改进奖励函数的深度强化学习路径规划方法

PATH PLANNING METHOD OF DEEP REINFORCEMENT LEARNING WITH IMPROVED REWARD FUNCTION

摘要: 针对深度强化学习在路径规划问题中的稀疏奖励问题，提出一种基于潜能奖励函数的深度强化学习模型。该模型通过设计新的奖励函数，提高奖励密度和样本利用率，减少训练难度，提升智能体在不同地图中的寻路成功率。仿真结果表明，改进后的模型在简单地图上路径规划成功率提高7.08百分点，在复杂地图上规划成功率提高12.60百分点；与最先进的算法对比，寻路成功率近似，但规划路径结果的长度较短。

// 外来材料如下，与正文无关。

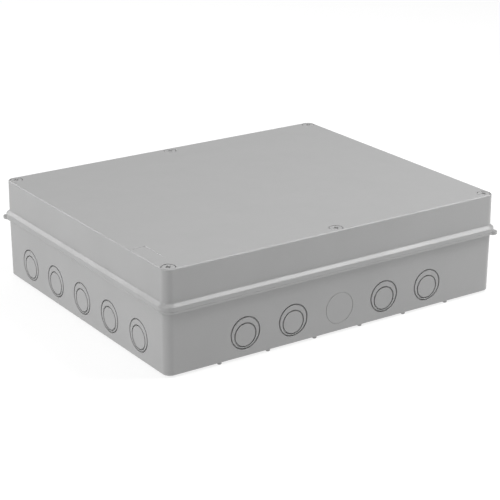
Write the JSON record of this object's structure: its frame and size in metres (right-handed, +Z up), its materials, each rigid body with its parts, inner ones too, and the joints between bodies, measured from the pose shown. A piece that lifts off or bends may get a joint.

Abstract: Aimed at the sparse reward problem of deep reinforcement learning in path planning, a deep reinforcement learning model based on potential reward function is proposed. By designing a new reward function, the model improved the reward density and sample utilization, reduced the difficulty of training, and improved the success rate of agent in different maps. The simulation results show that the path planning success rate of the improved model is improved by 7.08 percentage points on simple maps and 12.60 percentage points on complex maps. Compared with the most advanced algorithms, the routing success rate is similar, but the length of the planned path result is shortened.